Over a year ago, our neighbour's wife and kids escaped him. We and a few community members facilitated this, including finding a place for them to stay while they waited for a shelter, funding them in spending money, paying for the divorce lawyer, and much more.
In addition to a civil divorce creeping forward, there are criminal proceedings. The police officer responsible for the case described it as among the worst cases of abuse he'd seen in his lengthy career.

We've been continuing to support this family, since.
The family is an immigrant family, and the man and woman from two different countries. She's educated, but has poor English and has not worked in Canada. He's a tradesperson and has better English.
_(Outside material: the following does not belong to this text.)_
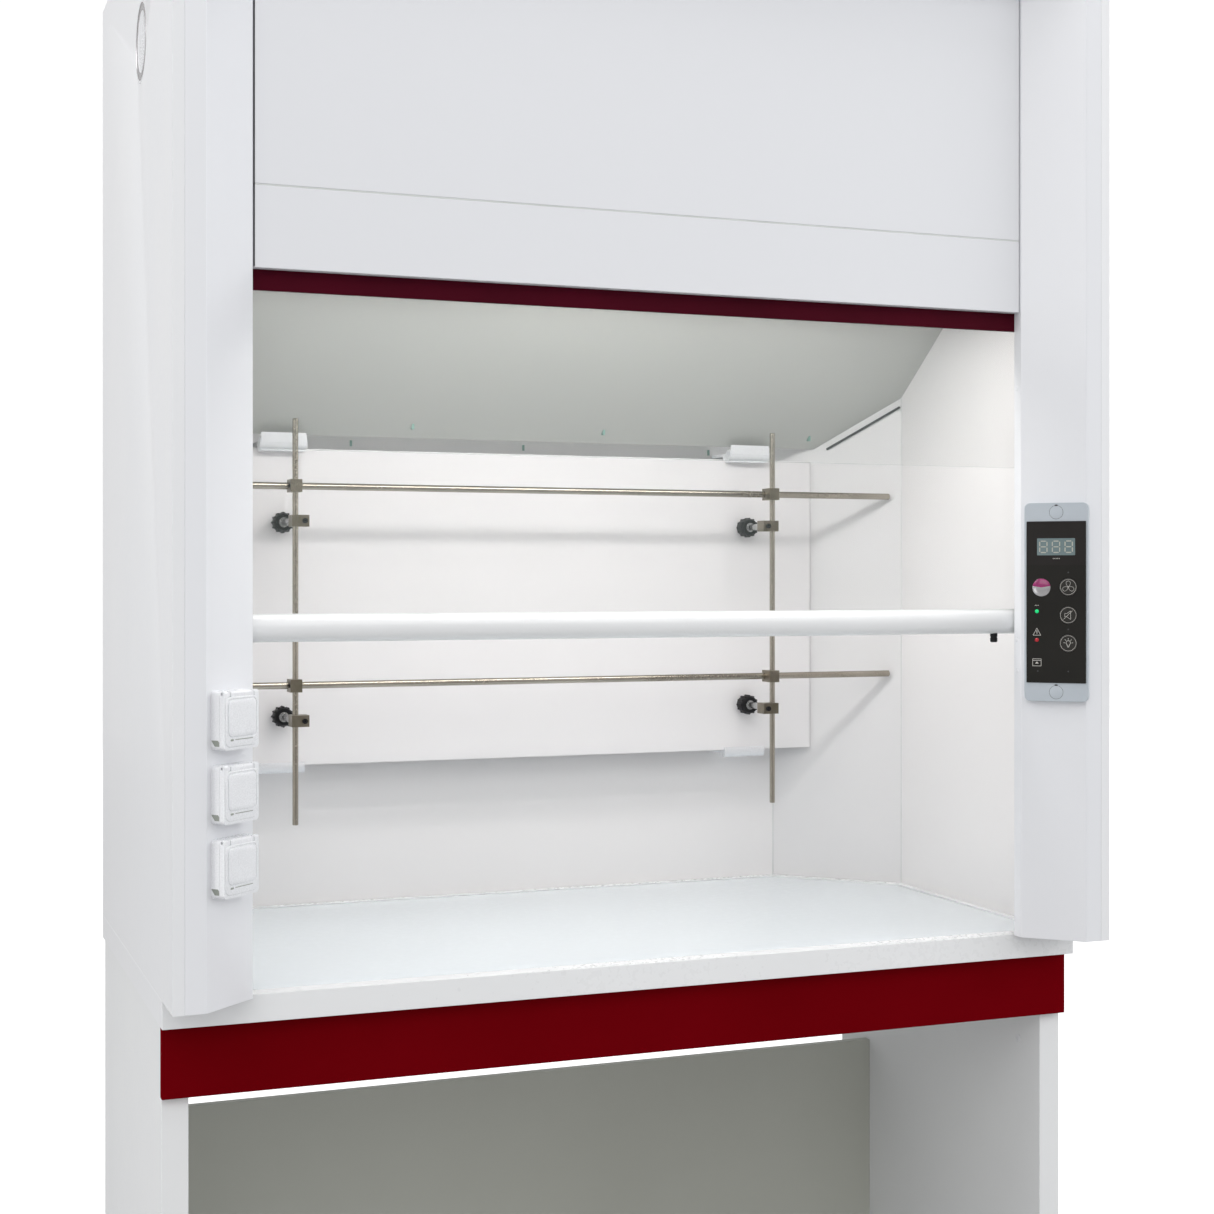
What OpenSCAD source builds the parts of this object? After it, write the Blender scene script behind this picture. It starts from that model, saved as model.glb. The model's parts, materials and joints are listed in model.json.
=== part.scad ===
// Bench fume hood on a table base: a glazed two-part rising sash, folded side columns,
// a baffled working chamber with a rod lattice, a controller and three power sockets.
// Millimetres, +Z up, +Y towards the back, origin on the floor under the middle of the cabinet.

/* [Cabinet] */
// Overall width over the side panels
hood_w = 1500; // [1400:10:1800]
// Depth from the worktop's front edge to the back
hood_d = 735; // [735:5:800]
// Height of the working surface above the floor
worktop_z = 900; // [860:5:940]
// Height of the top edge of the side panels
cabinet_top_z = 2480; // [2480:10:2600]
// How far the columns stand in front of the worktop
column_reach = 100; // [100:1:104]
// Thickness of the laminate side panels
side_t = 16; // [14:1:16]

/* [Base] */
// Thickness of the worktop slab
worktop_t = 40; // [30:1:42]
// Thickness of the two leg panels
leg_t = 38; // [25:1:40]
// Height of the coloured apron under the worktop
apron_h = 103; // [80:1:120]
// Height of the levelling feet
foot_h = 20; // [16:1:30]

/* [Columns] */
// Width of the flat front strip of a column
strip_w = 29; // [26:1:31]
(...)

Before the separation our children played together.
We built a gate in our backyard fence so that the little ones could go back and forth as they wished and put a lion door knocker on it.
We gave a deposition on behalf of the woman and her children last year as the criminal case moved forward. At the time, the officer was pleased and surprised: people almost never do this, he said, they're too scared.

We professed not to be. But we were uncomfortable.
Over a year has passed. He didn't have a lawyer, so proceedings were delayed. Then COVID struck and the March court date was delayed further. In the meantime, her time in the shelter is running out and she has no income and no safe place to go.
He's still our neighbour, but now the car (of which he used to remove the tires every day after using it so she couldn't use it) is on blocks in the yard and a second junker was on the road with a flat tire. Our only interaction was when a contractor working for us parked
in front of his makeshift driveway (where the car is on blocks). He complained to us because we were blocking the driveway... but really because that's where he parks his work van. I'm not sure the company for which he works understands that it's his only means of transportation.
In a fit of frustration, after learning that he hadn't paid any of the child support required of him, my wife called parking enforcement. The car that had sat for >6 months with a flat tire got towed. It was a mistake.

He came home from work later that day and didn't return.
Today, he rang the doorbell. My teenage child, who was alone, didn't answer. When we returned, he confronted me on the front lawn and told me that if I wasn't a good neighbour, he "will kick my ass". As he continued to be verbally abusive, shrugging off his coat, advancing
onto the property, my wife called 911, we went inside, and a neighbour came across the street and took him inside. It became clear that he was drunk. He was yelling that I had stolen his family away from him.

I have a doorbell cam that caught it all. I wasn't at my best, either.
There are so many things that are wrong here and sad.

I want his family safe and they're not. I want them to be able to have money, and they don't.

I want him to have the help he needs. I want the court system to support his family by enforcing child support -- he works FT.
And selfishly, I don't want him as a neighbour, threatening me. I don't want my children in tears and afraid. I don't want my wife afraid.

And I don't want to deal with what's coming down over the next months as we manage a situation that is just terrible.
I feel like we did the right thing. Possibly saved some lives. Hopefully gave a future some some children and a woman.

But now I’m scared.

And we are afraid to leave the house to run errands.
We sent the kids to school by snuggling them out the back door and into the car in the garage. And now we are sitting here, waiting for the call to file the police report.

And a little lost.
And this is how abusers work. I’m not going to cause any more municipal challenges for this man. Because it’s not worth the fear and risk to my family. So the junk cars will stay on his lawn. And his van will continue to block my driveway.
But maybe we’ll be safe and he’ll find another target.
Thank you all for the outpouring of support for the family still in the shelter. They've been extended for a year to our relief, but do need help. I'll be sure to post when we figure out the best way to do so.

And we still haven't heard from the police.